The U.S. is currently 18.2 trillion dollars in debt; the latest data from the Treasury shows that they alone hold 261,498,926.230 fine troy ounces which at the time it was recorded was worth around 11 billion dollars.

Department of Treasury Bureau of the Fiscal Service Status Report of U.S. Treasury-Owned Gold

The population of the U.S. is 319 million and even if we assume that 10% of the population (a generous estimate) is informed about investing in gold, we’re still several trillion dollars short of any meaningful impact on the debt.

Then there’s the difficulty of finding who owns the gold the government would want to confiscate. You can buy gold with cash at most places including here and most of the time there’s no record kept of this transaction. It would take a massive effort of the military going door to door diligently searching for this gold during a time where there would be massive civil unrest. Do you really think they would go through this effort to collect something that wouldn’t even come close to fixing the problem of a dollar collapse? The problem of the national debt is a real one but saying the government will confiscate gold to fix it is fantastical.

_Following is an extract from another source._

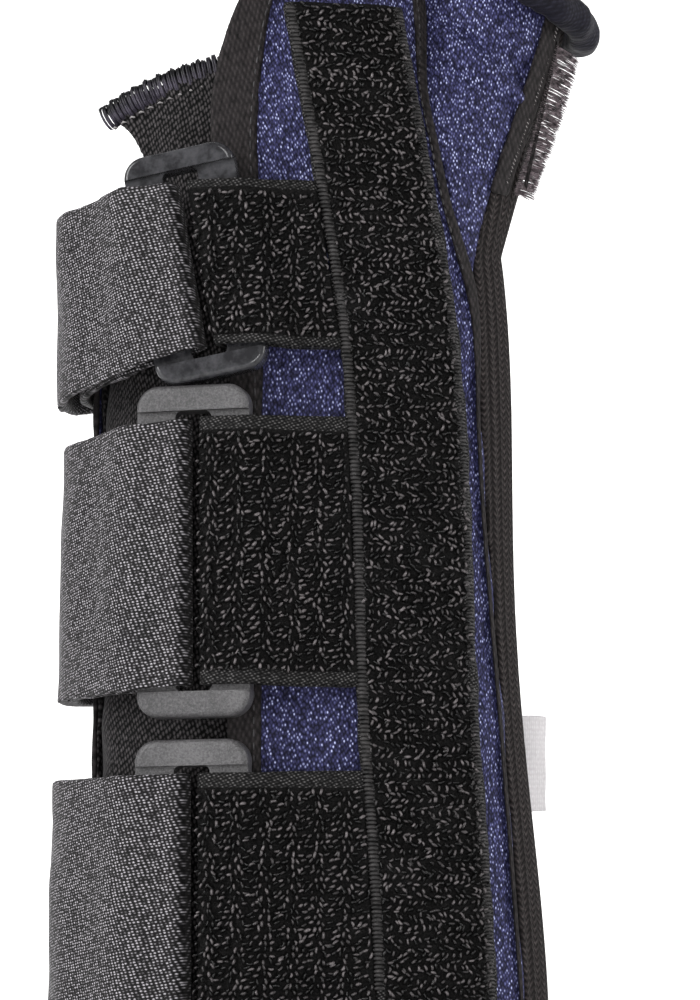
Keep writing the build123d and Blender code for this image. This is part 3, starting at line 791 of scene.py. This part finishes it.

When you look at the numbers and think rationally about the motivations for gold confiscation, the fear melts away. Don’t fall for fear mongering gimmicks to sell you over-valued gold. While it has happened in the past, given current circumstances it is highly unlikely gold confiscation will happen and just doesn’t even make sense to do considering the arguments given. You’re in more danger of getting caught up in a suspicious activity report than government goons breaking down your door looking for gold. Gold is a solid investment for many reasons and there’s no need to make up fantasy-based scenarios in deceitful attempts to sell more.